Some believe that the United States has a lot of kompromat on leading German politicians who are systematically monitored by the NSA. Chancellor Scholz was a key figure in a huge fraud involving 100 banks and 1,000 suspects, and Foreign Minister Annalena Baerbock has falsified her resume beyond recognition, plagiarized her writings and concealed her past. They are an ideal blackmail target to ensure that they adopt U.S. policy uncritically, no matter how damaging it is to German interests. But the hatred and campaign against Russia has gripped all politicians of the leading German parties and the mass media.
It is striking how the German President of the European Commission, Ursula van der Leyen, as well as politicians of the German government, have even driven the rule of law as it applies in Western countries to the wall by negating the presumption of innocence and the right of rich Russians to defend themselves and by abolishing the guarantee of property. The parallel with the treatment of rich Jews, who were also under general suspicion in the early days of National Socialism, cannot be denied. Money, houses, cars and other possessions were taken away from a maligned group under general suspicion without trial in the 1930s, as is happening again today.
A leftover from earlier times? European Union Commission President Ursula von der Leyen comes from a German aristocratic family with previous ties to the Nazis and is a fierce advocate of confiscating the property of Russian citizens.

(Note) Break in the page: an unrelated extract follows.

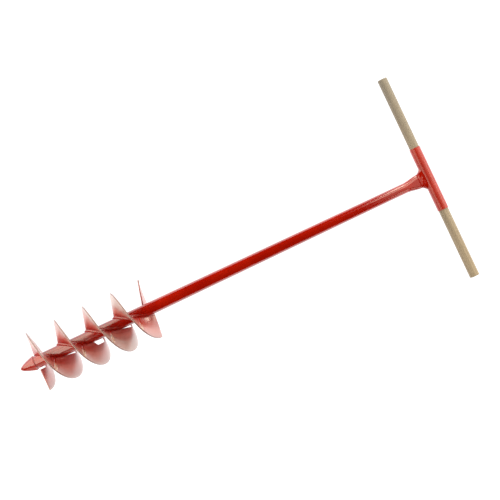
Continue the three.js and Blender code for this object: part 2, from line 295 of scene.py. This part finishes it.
# Painted reflection on the plates: red at the tube, paling to pinkish white at the rim, in place of the
# bright surroundings that the gloss reflects. Stops: the share of the way from the tube to the rim, and
# the colour there.
PLATE_PAINTED_REFLECTION = (
    (0.15, RED),
    (0.30, (0.56, 0.075, 0.050)),
    (0.48, (0.73, 0.24, 0.195)),
    (0.78, (0.60, 0.29, 0.26)),
    (0.99, (0.69, 0.54, 0.50)),
)
# Painted highlight on the butt welds: red near the tube, cream towards the rim, where the beads catch the
# light. Stops as above.
BUTT_PAINTED_HIGHLIGHT = (
    (0.25, RED),
    (0.45, (0.70, 0.20, 0.14)),
    (0.65, (0.90, 0.68, 0.54)),
)
# Where along the shaft the painted reflection and painted highlight are strongest: s in metres, and the
# share of the strongest there.
PAINTED_REFLECTION_ALONG_SHAFT = ((0.20, 0.53), (0.24, 1.0), (0.29, 1.0), (0.315, 0.42))
PAINTED_REFLECTION_MOST = 1.7
RIM_WEAR_START = FLIGHT_RADIUS - 1.1 * MM
RIM_WEAR_FULL = FLIGHT_RADIUS - 0.2 * MM
RIM_WEAR_RAGGED = 0.9 * MM

PITH_ASIDE = 21 * MM         # from the dowel's middle to the tree's, along the shaft and down
PITH_BELOW = 16 * MM
PITH_SWAY = 9 * MM
RINGS_PER_METRE = 410.0
EARLY_WOOD = ((0.32, (0.47, 0.385, 0.285)), (0.55, (0.58, 0.47, 0.345)), (0.78, (0.66, 0.545, 0.405)))
LATE_WOOD = (0.36, 0.255, 0.165)
STREAK_WOOD = (0.31, 0.245, 0.17)
FIBRE_WOOD = (0.30, 0.24, 0.18)
PORE_WOOD = (0.17, 0.125, 0.09)
GREY_WOOD = (0.35, 0.325, 0.295)
GREYING_HALF_LENGTH = 270 * MM    # the wood greys along Y, from this far before the middle to as far past


class Shader:
    """A node material with a Principled BSDF, and short calls to add nodes to it."""

    def __init__(self, name):
        self.material = bpy.data.materials.new(name)
        self.material.use_nodes = True
        self.tree = self.material.node_tree
        self.bsdf = self.tree.nodes["Principled BSDF"]

    def set(self, base=None, **sockets):
        """Sets inputs by name: coat_ior is Coat IOR."""
        if base is not None:
            self.bsdf.inputs["Base Color"].default_value = (*base, 1)
        for name, value in sockets.items():
            self.bsdf.inputs[name.replace("_", " ").title().replace("Ior", "IOR")].default_value = value

    def feed(self, socket, value):
        """Links an output into an input, or sets the input to a constant."""
        if isinstance(value, bpy.types.NodeSocket):
            self.tree.links.new(value, socket)
        else:
            socket.default_value = value

    def add(self, kind, *inputs, **properties):
        node = self.tree.nodes.new("ShaderNode" + kind)
        for name, value in properties.items():
            setattr(node, name, value)
        for socket, value in zip(node.inputs, inputs):
            self.feed(socket, value)
        return node

    def shaft_coordinates(self):
        """Where a point is in the shaft's frame: s, y, z."""
        turn = self.add("Mapping", self.add("TexCoord").outputs["Object"], vector_type="TEXTURE")
        turn.inputs["Location"].default_value = tip
        turn.inputs["Rotation"].default_value = (0, tilt, 0)
        return turn.outputs["Vector"]

    def math(self, operation, a, b=0.0):
        return self.add("Math", a, b, operation=operation).outputs[0]

    def vector(self, x, y, z):
        return self.add("CombineXYZ", x, y, z).outputs[0]

    def apart(self, vector):
        """The three parts of a vector."""
        return self.add("SeparateXYZ", vector).outputs

    def scaled(self, vector, factors):
        return self.add("VectorMath", vector, factors, operation="MULTIPLY").outputs[0]

    def length(self, vector):
        return self.add("VectorMath", vector, operation="LENGTH").outputs["Value"]

    def noise(self, vector, scale, detail, roughness):
        node = self.add("TexNoise")
        self.feed(node.inputs["Vector"], vector)
        node.inputs["Scale"].default_value = scale
        node.inputs["Detail"].default_value = detail
        node.inputs["Roughness"].default_value = roughness
        return node.outputs["Fac"]

    def grain(self, where, per_metre, detail, roughness):
        """Noise with its own number of lumps to a metre along each of s, y and z."""
        return self.noise(self.scaled(where, per_metre), 1.0, detail, roughness)

    def ramp(self, value, stops):
        """A colour or grey ramp through (position, colour) stops."""
        node = self.add("ValToRGB", value)
        elements = node.color_ramp.elements
        while len(elements) < len(stops):
            elements.new(1.0)
        for element, (position, colour) in zip(elements, stops):
            element.position = position
            grey = isinstance(colour, (int, float))
            element.color = (colour, colour, colour, 1) if grey else (*colour, 1)
        return node.outputs["Color"]

    def mix(self, factor, a, b):
        node = self.add("MixRGB")
        for socket, value in zip(node.inputs, (factor, a, b)):
            if isinstance(value, tuple):
                value = (*value, 1)
            self.feed(socket, value)
        return node.outputs["Color"]

    def between(self, value, low, high, out_low=0.0, out_high=1.0):
        """Maps low..high onto out_low..out_high, and holds the ends."""
        node = self.add("MapRange")
        for name, v in (("Value", value), ("From Min", low), ("From Max", high),
                        ("To Min", out_low), ("To Max", out_high)):
            self.feed(node.inputs[name], v)
        return node.outputs["Result"]

    def bump(self, height, distance, strength, under=None):
        node = self.add("Bump")
        self.feed(node.inputs["Height"], height)
        node.inputs["Distance"].default_value = distance
        node.inputs["Strength"].default_value = strength
        if under is not None:
            self.feed(node.inputs["Normal"], under)
        return node.outputs["Normal"]

    def finish(self, colour, roughness, normal):
        for name, value in (("Base Color", colour), ("Roughness", roughness), ("Normal", normal)):
            self.feed(self.bsdf.inputs[name], value)
        return self.material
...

Her grandfather joined the Wehrmacht in 1940 and was a staunch Nazi. He reached the rank of staff sergeant and led an “anti-Partisan” unit on the Soviet Eastern Front that hunted down resistance groups, helped capture the Ukrainian capital of Kiev, and participated in the heinous Babiy Yar massacre in September 1941 in which more than 33,000 Jews living in Kiev were brutally murdered. [Headline source: Bloomberg]

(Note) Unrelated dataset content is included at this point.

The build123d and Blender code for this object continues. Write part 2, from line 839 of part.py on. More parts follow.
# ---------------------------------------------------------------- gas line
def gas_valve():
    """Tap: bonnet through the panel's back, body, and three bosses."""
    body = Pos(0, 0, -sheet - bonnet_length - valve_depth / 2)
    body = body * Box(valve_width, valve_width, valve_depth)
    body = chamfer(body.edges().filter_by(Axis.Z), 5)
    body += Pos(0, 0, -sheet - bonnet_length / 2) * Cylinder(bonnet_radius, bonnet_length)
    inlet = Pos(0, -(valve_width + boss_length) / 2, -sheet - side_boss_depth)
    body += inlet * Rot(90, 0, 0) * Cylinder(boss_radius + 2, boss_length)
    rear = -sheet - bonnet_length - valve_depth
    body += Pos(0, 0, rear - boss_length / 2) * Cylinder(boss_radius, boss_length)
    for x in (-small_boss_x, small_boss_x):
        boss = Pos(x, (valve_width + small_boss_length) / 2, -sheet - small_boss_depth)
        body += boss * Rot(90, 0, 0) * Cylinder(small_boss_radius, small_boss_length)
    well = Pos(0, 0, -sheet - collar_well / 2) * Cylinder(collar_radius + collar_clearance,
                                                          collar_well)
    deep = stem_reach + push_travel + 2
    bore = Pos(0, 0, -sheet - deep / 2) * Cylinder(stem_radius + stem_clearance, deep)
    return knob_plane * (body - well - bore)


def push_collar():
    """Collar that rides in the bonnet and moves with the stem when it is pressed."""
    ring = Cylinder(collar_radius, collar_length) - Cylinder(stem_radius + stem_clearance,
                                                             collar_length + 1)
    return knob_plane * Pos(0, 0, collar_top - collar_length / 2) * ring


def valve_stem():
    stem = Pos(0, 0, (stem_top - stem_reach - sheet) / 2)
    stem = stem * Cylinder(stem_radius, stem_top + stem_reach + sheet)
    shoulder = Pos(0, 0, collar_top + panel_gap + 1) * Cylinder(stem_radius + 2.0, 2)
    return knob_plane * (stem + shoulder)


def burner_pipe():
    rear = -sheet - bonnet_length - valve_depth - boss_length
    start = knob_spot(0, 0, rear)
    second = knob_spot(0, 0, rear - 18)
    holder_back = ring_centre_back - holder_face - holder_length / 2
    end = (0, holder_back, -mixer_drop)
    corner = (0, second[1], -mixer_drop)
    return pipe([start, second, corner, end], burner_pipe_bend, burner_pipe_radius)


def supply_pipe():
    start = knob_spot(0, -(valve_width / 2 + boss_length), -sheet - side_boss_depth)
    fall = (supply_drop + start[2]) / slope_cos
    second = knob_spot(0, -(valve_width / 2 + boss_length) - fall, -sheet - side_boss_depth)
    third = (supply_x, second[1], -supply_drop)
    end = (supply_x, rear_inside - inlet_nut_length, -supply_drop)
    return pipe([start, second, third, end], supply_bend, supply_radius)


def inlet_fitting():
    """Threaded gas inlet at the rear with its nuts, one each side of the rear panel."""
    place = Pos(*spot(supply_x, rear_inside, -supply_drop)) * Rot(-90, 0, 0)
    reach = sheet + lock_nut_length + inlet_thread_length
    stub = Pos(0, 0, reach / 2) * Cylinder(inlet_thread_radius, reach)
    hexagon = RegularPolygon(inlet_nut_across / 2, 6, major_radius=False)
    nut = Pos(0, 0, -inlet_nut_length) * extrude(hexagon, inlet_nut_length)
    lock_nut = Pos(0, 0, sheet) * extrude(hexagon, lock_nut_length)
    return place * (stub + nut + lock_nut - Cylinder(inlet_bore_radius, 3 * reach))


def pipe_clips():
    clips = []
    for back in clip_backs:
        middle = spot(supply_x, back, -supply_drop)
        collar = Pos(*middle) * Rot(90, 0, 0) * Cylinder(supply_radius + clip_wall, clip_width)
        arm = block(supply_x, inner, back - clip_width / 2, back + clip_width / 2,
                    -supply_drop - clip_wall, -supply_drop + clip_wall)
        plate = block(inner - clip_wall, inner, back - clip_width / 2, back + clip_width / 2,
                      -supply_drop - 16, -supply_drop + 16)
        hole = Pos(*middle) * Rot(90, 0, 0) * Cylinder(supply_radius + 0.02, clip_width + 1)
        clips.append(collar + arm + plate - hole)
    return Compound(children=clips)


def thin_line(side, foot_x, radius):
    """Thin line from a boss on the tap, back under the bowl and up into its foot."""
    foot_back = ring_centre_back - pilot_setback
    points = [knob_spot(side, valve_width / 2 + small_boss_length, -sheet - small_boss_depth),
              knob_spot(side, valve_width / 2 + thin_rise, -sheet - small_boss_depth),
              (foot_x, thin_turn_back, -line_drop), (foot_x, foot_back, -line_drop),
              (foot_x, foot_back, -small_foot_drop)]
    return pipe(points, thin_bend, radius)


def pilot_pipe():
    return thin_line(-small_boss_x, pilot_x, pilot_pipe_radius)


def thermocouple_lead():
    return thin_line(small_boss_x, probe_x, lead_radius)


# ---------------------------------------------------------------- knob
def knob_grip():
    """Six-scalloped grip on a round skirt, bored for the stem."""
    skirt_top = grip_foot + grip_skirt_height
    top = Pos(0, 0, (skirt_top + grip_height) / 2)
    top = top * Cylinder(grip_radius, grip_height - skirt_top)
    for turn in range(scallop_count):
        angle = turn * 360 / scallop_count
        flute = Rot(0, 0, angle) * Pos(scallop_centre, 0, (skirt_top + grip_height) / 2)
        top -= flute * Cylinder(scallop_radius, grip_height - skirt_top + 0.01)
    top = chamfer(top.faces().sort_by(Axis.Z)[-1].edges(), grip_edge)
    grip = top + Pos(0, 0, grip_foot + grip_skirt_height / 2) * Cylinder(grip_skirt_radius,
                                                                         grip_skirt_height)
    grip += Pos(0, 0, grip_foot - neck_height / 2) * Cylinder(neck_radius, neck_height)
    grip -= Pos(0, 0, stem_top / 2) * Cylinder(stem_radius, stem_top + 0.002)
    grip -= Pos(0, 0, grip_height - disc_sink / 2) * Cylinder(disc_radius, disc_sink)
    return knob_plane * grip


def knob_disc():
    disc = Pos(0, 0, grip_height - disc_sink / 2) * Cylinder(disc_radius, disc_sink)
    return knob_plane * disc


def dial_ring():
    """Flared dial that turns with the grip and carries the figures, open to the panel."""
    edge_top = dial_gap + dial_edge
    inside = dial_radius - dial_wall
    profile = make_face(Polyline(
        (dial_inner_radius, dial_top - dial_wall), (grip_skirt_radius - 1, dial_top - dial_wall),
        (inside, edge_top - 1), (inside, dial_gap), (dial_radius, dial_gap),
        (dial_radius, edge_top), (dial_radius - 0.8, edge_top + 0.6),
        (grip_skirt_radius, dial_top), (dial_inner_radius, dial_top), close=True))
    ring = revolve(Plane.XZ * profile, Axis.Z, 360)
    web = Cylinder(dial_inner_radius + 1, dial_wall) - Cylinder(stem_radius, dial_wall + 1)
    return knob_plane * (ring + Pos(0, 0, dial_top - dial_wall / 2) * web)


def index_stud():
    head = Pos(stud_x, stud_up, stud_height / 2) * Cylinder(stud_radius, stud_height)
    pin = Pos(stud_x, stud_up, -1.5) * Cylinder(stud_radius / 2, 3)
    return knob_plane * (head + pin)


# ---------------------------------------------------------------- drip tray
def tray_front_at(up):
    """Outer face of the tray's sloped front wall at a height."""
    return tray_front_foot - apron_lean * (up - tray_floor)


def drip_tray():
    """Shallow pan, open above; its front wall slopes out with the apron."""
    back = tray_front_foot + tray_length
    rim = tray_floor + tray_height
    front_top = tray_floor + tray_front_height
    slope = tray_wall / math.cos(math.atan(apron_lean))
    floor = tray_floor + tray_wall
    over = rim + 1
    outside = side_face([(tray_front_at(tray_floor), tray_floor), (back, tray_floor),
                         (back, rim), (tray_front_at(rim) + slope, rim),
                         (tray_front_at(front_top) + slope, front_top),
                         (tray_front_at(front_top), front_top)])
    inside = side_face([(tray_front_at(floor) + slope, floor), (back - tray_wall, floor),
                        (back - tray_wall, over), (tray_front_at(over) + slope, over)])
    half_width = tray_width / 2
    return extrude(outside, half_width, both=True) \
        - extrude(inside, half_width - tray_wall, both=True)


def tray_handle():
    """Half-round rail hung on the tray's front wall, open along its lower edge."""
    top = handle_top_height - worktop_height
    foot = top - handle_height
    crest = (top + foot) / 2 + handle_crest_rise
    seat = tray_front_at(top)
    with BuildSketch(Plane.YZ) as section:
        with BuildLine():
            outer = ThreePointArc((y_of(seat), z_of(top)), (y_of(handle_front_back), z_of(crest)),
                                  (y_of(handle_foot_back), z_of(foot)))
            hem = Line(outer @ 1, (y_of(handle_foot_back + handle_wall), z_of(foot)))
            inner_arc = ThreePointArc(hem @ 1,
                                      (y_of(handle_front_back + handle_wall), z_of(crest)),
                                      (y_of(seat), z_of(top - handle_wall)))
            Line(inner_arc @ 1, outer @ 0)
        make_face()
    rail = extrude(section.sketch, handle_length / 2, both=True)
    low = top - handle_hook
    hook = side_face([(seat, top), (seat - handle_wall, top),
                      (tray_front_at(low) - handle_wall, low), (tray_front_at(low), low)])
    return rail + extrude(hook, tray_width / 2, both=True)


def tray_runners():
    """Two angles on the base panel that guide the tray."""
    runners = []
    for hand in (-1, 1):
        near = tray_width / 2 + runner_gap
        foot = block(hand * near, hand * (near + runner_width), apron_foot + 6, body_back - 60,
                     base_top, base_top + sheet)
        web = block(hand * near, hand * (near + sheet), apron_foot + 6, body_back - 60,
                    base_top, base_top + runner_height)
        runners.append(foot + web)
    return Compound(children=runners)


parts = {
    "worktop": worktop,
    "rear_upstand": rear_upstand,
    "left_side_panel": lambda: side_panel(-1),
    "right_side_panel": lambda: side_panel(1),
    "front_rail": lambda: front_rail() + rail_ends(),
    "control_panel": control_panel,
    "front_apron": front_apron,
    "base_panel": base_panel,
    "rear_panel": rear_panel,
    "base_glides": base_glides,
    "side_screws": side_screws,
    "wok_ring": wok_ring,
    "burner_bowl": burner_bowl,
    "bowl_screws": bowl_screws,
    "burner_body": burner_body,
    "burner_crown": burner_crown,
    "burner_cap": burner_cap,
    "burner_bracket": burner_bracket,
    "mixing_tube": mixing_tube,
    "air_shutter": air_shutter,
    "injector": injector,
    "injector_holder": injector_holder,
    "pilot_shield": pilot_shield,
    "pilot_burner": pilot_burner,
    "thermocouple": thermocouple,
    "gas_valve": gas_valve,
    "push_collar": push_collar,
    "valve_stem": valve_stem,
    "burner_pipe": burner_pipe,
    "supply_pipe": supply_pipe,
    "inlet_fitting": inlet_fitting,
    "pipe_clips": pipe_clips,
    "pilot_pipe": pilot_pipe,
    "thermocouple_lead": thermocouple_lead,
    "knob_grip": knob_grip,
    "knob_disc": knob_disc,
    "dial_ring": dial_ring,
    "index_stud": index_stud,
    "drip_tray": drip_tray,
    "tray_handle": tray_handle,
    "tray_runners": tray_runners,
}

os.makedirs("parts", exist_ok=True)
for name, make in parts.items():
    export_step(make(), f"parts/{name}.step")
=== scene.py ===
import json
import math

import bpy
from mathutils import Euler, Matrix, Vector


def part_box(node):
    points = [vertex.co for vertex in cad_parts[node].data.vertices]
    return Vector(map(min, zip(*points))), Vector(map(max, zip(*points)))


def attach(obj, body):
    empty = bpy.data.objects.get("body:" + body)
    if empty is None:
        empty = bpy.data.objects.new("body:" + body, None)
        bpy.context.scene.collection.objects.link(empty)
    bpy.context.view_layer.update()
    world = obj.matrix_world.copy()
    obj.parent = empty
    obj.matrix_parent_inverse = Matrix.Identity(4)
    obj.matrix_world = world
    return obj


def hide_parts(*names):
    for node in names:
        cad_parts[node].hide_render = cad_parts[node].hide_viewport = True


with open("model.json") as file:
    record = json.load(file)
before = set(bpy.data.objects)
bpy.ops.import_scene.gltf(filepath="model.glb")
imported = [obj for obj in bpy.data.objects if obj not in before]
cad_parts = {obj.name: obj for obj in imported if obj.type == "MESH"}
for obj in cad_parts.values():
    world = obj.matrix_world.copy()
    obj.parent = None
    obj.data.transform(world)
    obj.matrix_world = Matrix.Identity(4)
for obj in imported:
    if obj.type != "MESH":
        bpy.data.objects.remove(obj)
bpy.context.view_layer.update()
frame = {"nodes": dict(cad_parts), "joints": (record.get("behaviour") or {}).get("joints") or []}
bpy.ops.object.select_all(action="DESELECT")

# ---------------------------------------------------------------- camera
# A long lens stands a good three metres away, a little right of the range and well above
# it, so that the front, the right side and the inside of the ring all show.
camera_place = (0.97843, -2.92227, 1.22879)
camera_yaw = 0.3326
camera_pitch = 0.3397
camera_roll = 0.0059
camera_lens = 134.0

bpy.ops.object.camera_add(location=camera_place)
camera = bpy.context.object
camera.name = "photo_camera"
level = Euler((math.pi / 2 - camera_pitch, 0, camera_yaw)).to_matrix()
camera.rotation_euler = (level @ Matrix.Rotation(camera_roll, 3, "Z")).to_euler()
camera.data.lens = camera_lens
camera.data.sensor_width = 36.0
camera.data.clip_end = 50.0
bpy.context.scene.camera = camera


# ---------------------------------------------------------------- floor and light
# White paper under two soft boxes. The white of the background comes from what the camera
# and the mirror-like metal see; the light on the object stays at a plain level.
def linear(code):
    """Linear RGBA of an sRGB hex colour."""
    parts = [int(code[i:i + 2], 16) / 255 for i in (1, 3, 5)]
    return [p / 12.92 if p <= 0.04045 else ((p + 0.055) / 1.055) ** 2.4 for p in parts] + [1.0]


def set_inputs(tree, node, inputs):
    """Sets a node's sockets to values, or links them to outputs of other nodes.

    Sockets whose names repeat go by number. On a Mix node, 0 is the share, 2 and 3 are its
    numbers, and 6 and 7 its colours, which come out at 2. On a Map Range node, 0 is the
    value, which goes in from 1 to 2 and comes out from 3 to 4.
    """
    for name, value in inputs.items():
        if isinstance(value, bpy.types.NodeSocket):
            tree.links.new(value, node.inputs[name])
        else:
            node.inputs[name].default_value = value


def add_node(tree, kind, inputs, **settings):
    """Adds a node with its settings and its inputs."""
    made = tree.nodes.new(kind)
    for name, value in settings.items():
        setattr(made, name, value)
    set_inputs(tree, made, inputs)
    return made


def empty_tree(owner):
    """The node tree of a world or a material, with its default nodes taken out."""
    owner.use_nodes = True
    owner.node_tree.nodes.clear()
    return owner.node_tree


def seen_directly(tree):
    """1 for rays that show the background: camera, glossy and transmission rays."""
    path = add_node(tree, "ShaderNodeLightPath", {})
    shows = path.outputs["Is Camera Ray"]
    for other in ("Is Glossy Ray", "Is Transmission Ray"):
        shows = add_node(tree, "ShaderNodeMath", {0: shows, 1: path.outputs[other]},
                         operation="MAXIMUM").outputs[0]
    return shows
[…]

Russian athletes are another group collectively punished for the actions of their government. The ancient Olympic Games in Greece allowed for dialogue, discussion and peace between city-states that were otherwise constantly at war. Yet German politicians, media, and the German Olympic Sports Confederation (DOSB) demanded and succeeded in banning Russian athletes from international sports competitions.
Even normal families traveling via Germany to a southern European vacation destination have their cars taken away by German customs authorities just because they are Russian!

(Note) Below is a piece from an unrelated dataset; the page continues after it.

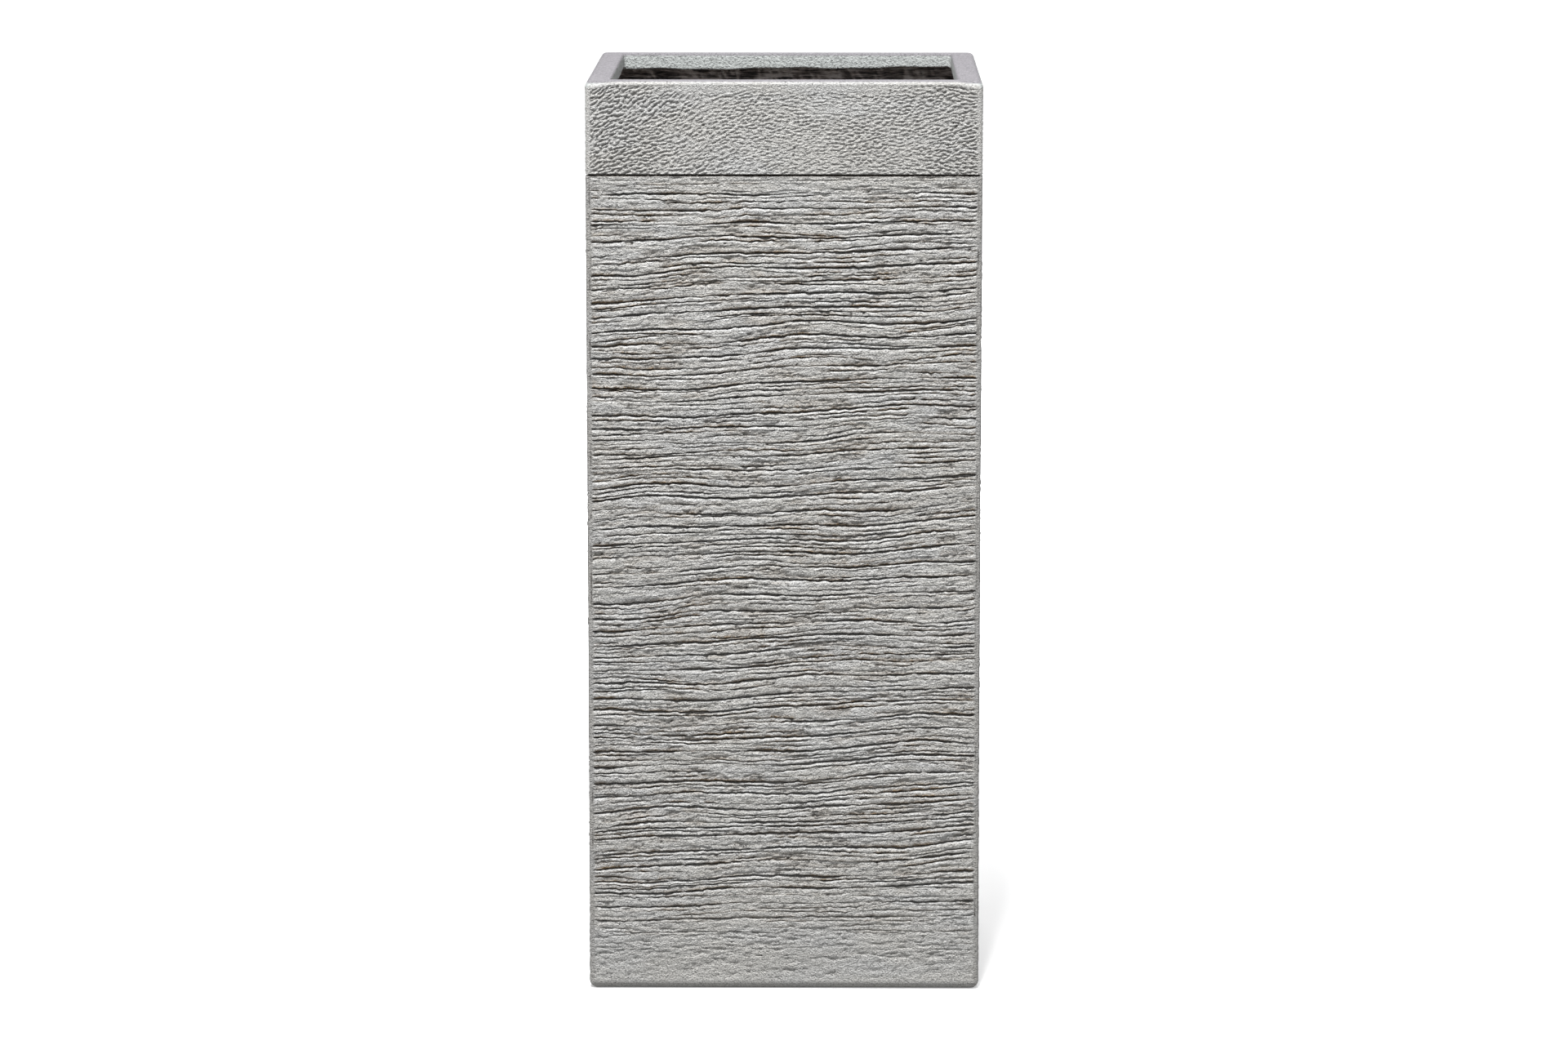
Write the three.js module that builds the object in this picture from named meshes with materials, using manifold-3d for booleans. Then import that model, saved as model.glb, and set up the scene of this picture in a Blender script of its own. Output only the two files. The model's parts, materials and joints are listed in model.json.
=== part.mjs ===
// Tall square fiberglass planter: a pale combed facing coat over a hand-laid glass-mat tub.
// Millimetres, +Z up, origin at the middle of the underside, front face towards -Y.

import * as THREE from 'three';
import { mergeVertices } from 'three/addons/utils/BufferGeometryUtils.js';
import Module from 'manifold-3d';

// ---- Driving dimensions -------------------------------------------------------------------

// Outer body
const bodyWidth = 300;
const bodyDepth = 300;
const bodyHeight = 700;
const cornerRadius = 5; // plan radius of the four vertical edges
const topEdgeRadius = 5;
const bottomEdgeRadius = 7;

// Rim and its inward lip
const rimWidth = 19; // flat top, from the outer face to the mouth
const lipDepth = 12; // how far the lip hangs below the rim top
const lipThickness = 3.5;
const lipEdgeRadius = 2;
const mouthCornerRadius = 4;

// Wall make-up
const facingThickness = 4;
const laminateThickness = 3;
const cavityCornerRadius = 5; // plan radius of the inside of the facing coat
const cornerStep = 3; // how much rounder each inner layer is in the corners, so that only its flats bear

// Base
const standingMargin = 28; // width of the return that the planter stands on
const marginCornerRadius = 12;
const marginStep = 2; // how far the laminate stops short of the return's inner edge
const basePanelThickness = 4;
const panelClearance = 0.5;
const baseMatThickness = 2;
const coveLeg = 20;
const coveToe = 1.6;
const coveSegments = 5;

// Stiffening inside the lip
const coreRecess = 1.5; // how far the core stays above the lip's lower edge
const mitreGap = 0.6;

// Glass-mat strips in the inside corners
const tapeWidth = 45;
const tapeThickness = 1.5;
const tapeTopGap = 14; // from the strip's top to the core above it

// Drain
const drainRadius = 12.5;
const plugClearance = 0.3;
const plugTaper = 1.2;
const plugFlangeOverlap = 8;
const plugFlangeThickness = 3;
const plugGripRadius = 6;
const plugGripHeight = 9;
const plugReach = 0.8; // how far the plug's end shows below the base panel

// Top band and the scored line under it
const bandHeight = 71;
const scoreWidth = 1.4;
const scoreDepth = 1.8;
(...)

Another analogy to Germany’s dark past: German politicians, sports and cultural officials, and the media have once again stirred up hysteria against everything Russian, not only against oligarchs and other rich Russians, but also against Russian culture, music, art, literature, and painting.
Left: Title page of the book “Forbidden Music: The Jewish Composers Banned by the Nazis”. Right: News about Russian artists and athletes who were collectively banned because of their government’s actions.
They used to wear brown, but today they wear green and other political colors: Ursula von der Leyen and other German politicians are again at the forefront of efforts to “punish” a group under general suspicion. They are also once again supplying large quantities of weapons to war zones, even though German law prohibits it. Historically, Germany has a rather short history as a constitutional state, but its current rulers are again eager to bring it down.
Left: One of the German soldiers in World War I (1914-1918) who fought the Russians with rifles, among other weapons, wears a pickelhauben helmet. Right: One of today’s German Woke journalists with a Mohawk haircut, regularly firing rhetorical poison darts against Russia and others who are not among the “forces of good.”
Finally, the German icing on the cake at the last NATO summit was the announcement by Rheinmetall, the big 135-year-old German defense contractor, that it will open an armored vehicle plant in western Ukraine at an undisclosed location in the next 12 weeks. It will be protected by German and other NATO-supplied air defense systems and other measures. Germany will regain its footing where it has long wanted to be.
Anka Feldhusen, German ambassador to Ukraine, poses with a plush model of a Leopard tank that will soon be produced in Ukraine. The German battle tank is currently tearing Russian soldiers and possibly civilians to pieces in the Donbass. Eight decades ago, German tanks already rolled into Russia in the largest land offensive in human history, helping to slaughter millions of Russians. Is that perhaps the real reason this German government official calls them her “favorite toy”? (Screenshot Tweet Anka Feldhusen)
America’s Grand Plan Unchallenged in Europe, but Highly Controversial in Asia
The US-led war alliance is very ambitious. Sweden is the 32nd full member, so the alliance continues to grow. The next countries to join the alliance will be Ireland, Austria and Switzerland, if all goes as Washington would like. In light of the escalating conflict with China over the island of Taiwan, which is part of its territory under international law and is being fomented by the United States, the alliance also has its sights set on Asia, such as Japan.
This raises alarm in Beijing. NATO is the source of numerous threats, China says. The West is urgently warned against NATO expansion in Asia. China’s ambassador to the United Nations declared: “China has never invaded any other country, and never launched a proxy war. China doesn’t threaten other countries with the use of military force, and interfere in other countries’ internal affairs. Could NATO countries do the same?” According to the Australian television station Sky News, demonstrations against NATO’s expansion into Asia are taking place in Japan and other Pacific Rim countries. In Taiwan, too, most citizens are concerned about the United States’ confrontational policy. Neither Taiwanese nor Mainland China want war. Mass protests are also expected in South Korea if the government there, which pursues U.S. rather than Korean interests, gets too close to NATO. “Where NATO goes, war is very likely – Australia should take note,” Independent Australia warns.
Europe’s political and media elite submits largely compliantly to U.S. interests and offers little resistance to the hegemon America’s grand chess plan, designed decades ago by American strategists such as Polish-American Zbig Brezinski. Asia, however, could become a very different and less easy game for them. This is a glimmer of hope for all who are not war profiteers and fear conflict and violence on a grand scale.